> [Exercise aim]:
All of the data below should be written out exactly.
↓
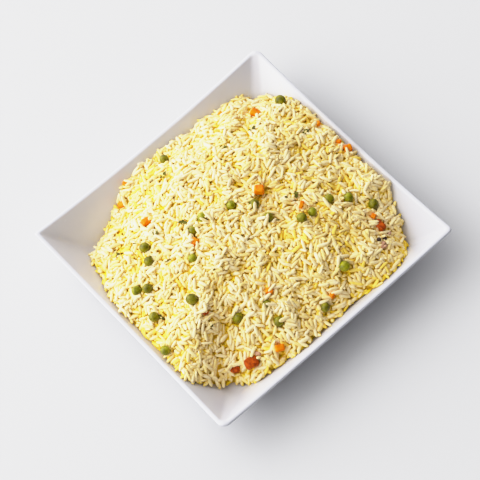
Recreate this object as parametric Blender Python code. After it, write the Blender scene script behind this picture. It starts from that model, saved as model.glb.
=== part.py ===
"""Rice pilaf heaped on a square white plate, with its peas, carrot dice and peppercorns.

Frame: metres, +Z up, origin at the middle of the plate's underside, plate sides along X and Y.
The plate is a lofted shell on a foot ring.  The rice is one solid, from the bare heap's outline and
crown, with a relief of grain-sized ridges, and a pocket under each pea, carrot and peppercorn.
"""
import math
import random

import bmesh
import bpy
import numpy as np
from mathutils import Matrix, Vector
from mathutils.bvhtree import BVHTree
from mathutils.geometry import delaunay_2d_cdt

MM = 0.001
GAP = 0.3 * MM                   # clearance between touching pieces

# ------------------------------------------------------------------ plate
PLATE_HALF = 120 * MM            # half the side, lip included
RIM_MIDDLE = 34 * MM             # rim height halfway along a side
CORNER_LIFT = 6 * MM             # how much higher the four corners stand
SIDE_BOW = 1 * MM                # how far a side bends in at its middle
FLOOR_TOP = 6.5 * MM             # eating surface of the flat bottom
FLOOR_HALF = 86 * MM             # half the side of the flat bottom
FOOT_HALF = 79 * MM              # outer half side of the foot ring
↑
> [Task output]:
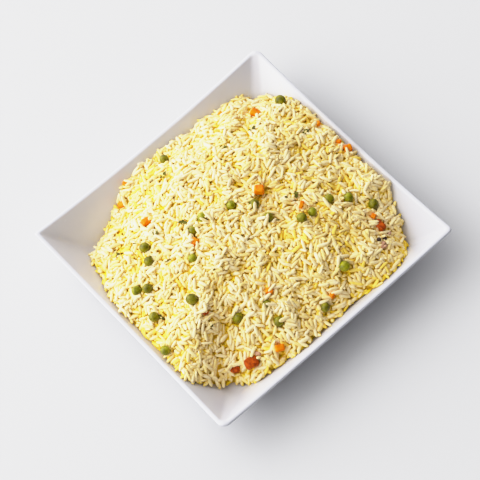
Recreate this object as parametric Blender Python code. After it, write the Blender scene script behind this picture. It starts from that model, saved as model.glb.
=== part.py ===
"""Rice pilaf heaped on a square white plate, with its peas, carrot dice and peppercorns.

Frame: metres, +Z up, origin at the middle of the plate's underside, plate sides along X and Y.
The plate is a lofted shell on a foot ring.  The rice is one solid, from the bare heap's outline and
crown, with a relief of grain-sized ridges, and a pocket under each pea, carrot and peppercorn.
"""
import math
import random

import bmesh
import bpy
import numpy as np
from mathutils import Matrix, Vector
from mathutils.bvhtree import BVHTree
from mathutils.geometry import delaunay_2d_cdt

MM = 0.001
GAP = 0.3 * MM                   # clearance between touching pieces

# ------------------------------------------------------------------ plate
PLATE_HALF = 120 * MM            # half the side, lip included
RIM_MIDDLE = 34 * MM             # rim height halfway along a side
CORNER_LIFT = 6 * MM             # how much higher the four corners stand
SIDE_BOW = 1 * MM                # how far a side bends in at its middle
FLOOR_TOP = 6.5 * MM             # eating surface of the flat bottom
FLOOR_HALF = 86 * MM             # half the side of the flat bottom
FOOT_HALF = 79 * MM              # outer half side of the foot ring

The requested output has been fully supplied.